What to do: Quote the material below exactly as written, from the first line to the line that holds "and the camera.", endpoints included.
________
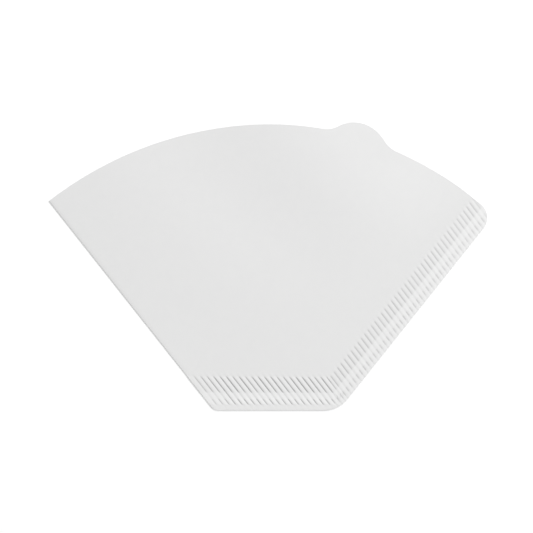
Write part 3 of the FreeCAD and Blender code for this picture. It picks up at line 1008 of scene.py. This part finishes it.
@dataclass
class Studio:
    """Pale floor, soft plain light and the camera.

    The floor and the key light are given in metres and watts. yaw, pitch and roll turn the
    camera, and offset is its place from the apex of the fan, in its own axes.
    """

    floor_size: float = 4.0
    sky_light: float = 0.56
    key_light: float = 9.8
    key_size: float = 0.7
    key_distance: float = 1.2
    key_heading: float = 74.0
    key_height: float = 46.0
    focal_pixels: float = 1500.0
    frame_pixels: float = 533.0
    sensor: float = 36.0
    yaw: float = 13.57
    pitch: float = -2.56
    roll: float = -0.69
    offset: tuple[float, float, float] = (-3.22, 79.47, 536.3)

    def add_floor(self) -> bpy.types.Object:
        """Lays the floor under the part.

        Returns:
            The floor.
        """
        mesh = bpy.data.meshes.new("floor")
        plate = bmesh.new()
        bmesh.ops.create_grid(plate, x_segments=1, y_segments=1, size=self.floor_size / 2)
        plate.to_mesh(mesh)
        plate.free()
        mesh.materials.append(FloorFinish().build())
        floor = bpy.data.objects.new("floor", mesh)
        bpy.context.scene.collection.objects.link(floor)
        return floor

    def add_key(self) -> None:
        """Adds the soft key light."""
        lamp = bpy.data.lights.new("key", "AREA")
        lamp.energy = self.key_light
        lamp.size = self.key_size
        key = bpy.data.objects.new("key", lamp)
        heading, height = math.radians(self.key_heading), math.radians(self.key_height)
        towards = Vector(
            (
                math.cos(heading) * math.cos(height),
                math.sin(heading) * math.cos(height),
                math.sin(height),
            )
        )
        key.location = towards * self.key_distance
        key.rotation_euler = towards.to_track_quat("Z", "Y").to_euler()
        key.visible_camera = False
        bpy.context.scene.collection.objects.link(key)

    def add_room(self) -> None:
        """Adds the even light of the room, which shows as white behind everything."""
        world = bpy.data.worlds.new("room")
        world.use_nodes = True
        tree = world.node_tree
        tree.nodes.clear()
        room = add_node(tree, "ShaderNodeBackground")
        room.inputs["Strength"].default_value = self.sky_light
        backdrop = add_node(tree, "ShaderNodeBackground")
        for node in (room, backdrop):
            node.inputs["Color"].default_value = (1, 1, 1, 1)
        choice = add_node(tree, "ShaderNodeMixShader")
        tree.links.new(seen_directly(tree), choice.inputs["Fac"])
        tree.links.new(room.outputs["Background"], choice.inputs[1])
        tree.links.new(backdrop.outputs["Background"], choice.inputs[2])
        output = add_node(tree, "ShaderNodeOutputWorld")
        tree.links.new(choice.outputs["Shader"], output.inputs["Surface"])
        bpy.context.scene.world = world

    def add_camera(self, apex: Vector) -> None:
        """Sets the camera over the filter.

        Args:
            apex: The apex of the fan, in the row frame.
        """
        turn = (
            Matrix.Rotation(math.radians(self.roll), 3, "Z")
            @ Matrix.Rotation(math.radians(self.pitch), 3, "X")
            @ Matrix.Rotation(math.radians(self.yaw), 3, "Y")
        )
        lens = bpy.data.cameras.new("camera")
        lens.sensor_width = self.sensor
        lens.lens = self.sensor * self.focal_pixels / self.frame_pixels
        camera = bpy.data.objects.new("camera", lens)
        place = apex + turn.transposed() @ Vector(self.offset) * MM
        camera.matrix_world = Matrix.LocRotScale(place, turn.transposed().to_quaternion(), None)
        bpy.context.scene.collection.objects.link(camera)
        bpy.context.scene.camera = camera


def main() -> None:
    """Builds the filter, dresses it and sets the stage."""
    logging.basicConfig(level=logging.INFO, format="%(message)s")
    outline = FanOutline()
    sheet = FilterSheet(outline, Crimping(outline))
    paper = sheet.build()
    paper.data.materials.clear()
    paper.data.materials.append(PaperFinish().build(FibreGrain().build()))
    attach(paper, "root")
    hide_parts(PAPER_NODE)
    LOG.info("%s: %d faces", paper.name, len(paper.data.polygons))

    studio = Studio()
    studio.add_floor()
    studio.add_key()
    studio.add_room()
    studio.add_camera(sheet.apex)
    bpy.context.scene.view_settings.view_transform = "Standard"
    LOG.info("stage: floor, key light, room light and camera")


if __name__ == "__main__":
    main()
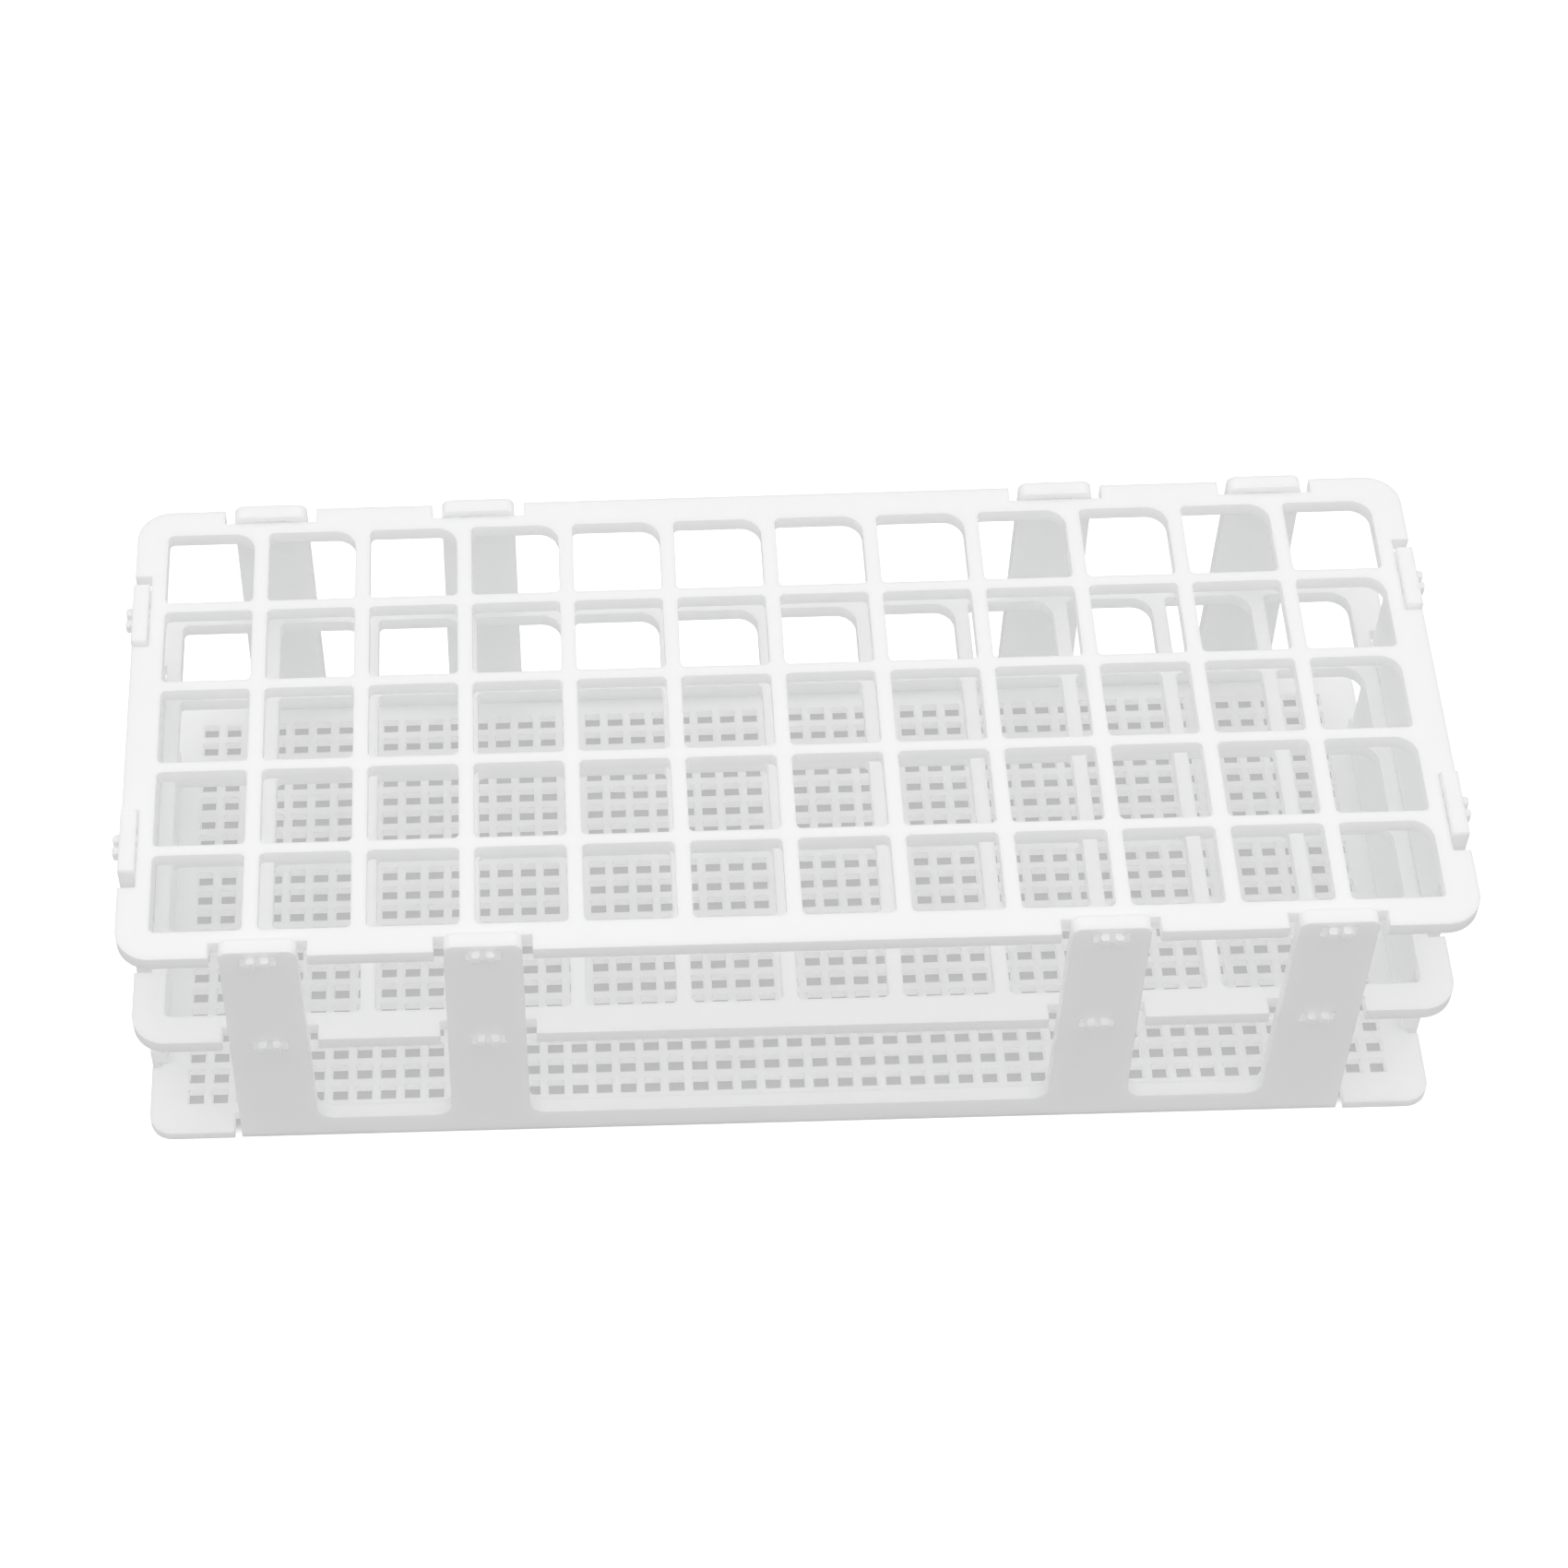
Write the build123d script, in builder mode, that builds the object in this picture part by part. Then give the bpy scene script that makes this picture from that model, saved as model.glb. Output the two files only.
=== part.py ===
"""Flat-pack test tube rack for 60 tubes of 16 mm.

The rack stands on its base. +X runs along its length, +Y to its rear and +Z up, and the origin is
the centre of the base's underside. A perforated base carries four panels on living hinges: a comb
with four uprights at the front and rear, and a wall with two tabs on top at each end. They pass
through notches in the edges of two shelves, and pairs of prongs on the shelves reach out through
slots in the panels. All sizes are in millimetres.
"""
import os

from build123d import *

# Overall size of the assembled rack
LENGTH = 246.0
WIDTH = 104.0
HEIGHT = 65.2

# Base plate and its perforation
BASE_THICKNESS = 2.0
BASE_CORNER_RADIUS = 4.5
PERFORATION_SIDE = 3.0
PERFORATION_PITCH_X = 4.66
PERFORATION_PITCH_Y = 4.62
PERFORATION_COLUMNS = 50
PERFORATION_ROWS = 20

# Shelves and their square tube places
SHELF_THICKNESS = 3.0
SHELF_CORNER_RADIUS = 6.5
TOP_SHELF_TOP = 63.8
MIDDLE_SHELF_TOP = 35.1
TUBE_COLUMNS = 12
TUBE_ROWS = 5
TUBE_PITCH_X = 19.72
TUBE_PITCH_Y = 18.89
TUBE_PLACE_X = 16.87
TUBE_PLACE_Y = 16.68
TUBE_CORNER_RADIUS = 1.0
TUBE_WIDE_CORNER_RADIUS = 4.0

# Front and rear panels: a bar along the bottom, and uprights that widen a little towards it
PANEL_THICKNESS = 3.0
BAR_TOP = 6.5
BAR_FILLET = 3.3
UPRIGHT_WIDTH = 14.1
UPRIGHT_TAPER = 1.0
UPRIGHT_TOP_RADIUS = 1.8
INNER_UPRIGHT = 56.4
OUTER_UPRIGHT = 97.05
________
The response:
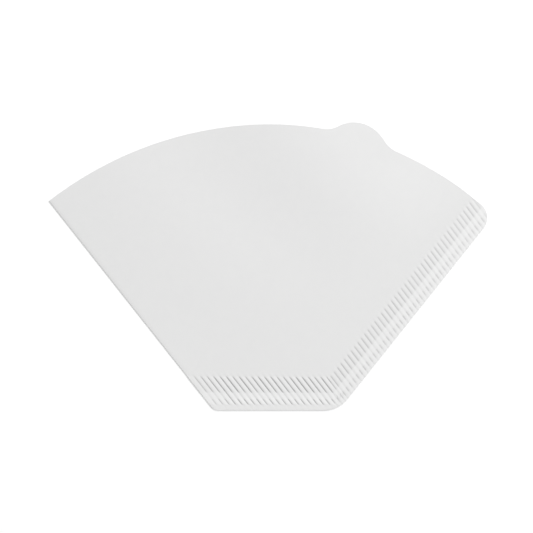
Write part 3 of the FreeCAD and Blender code for this picture. It picks up at line 1008 of scene.py. This part finishes it.
@dataclass
class Studio:
    """Pale floor, soft plain light and the camera.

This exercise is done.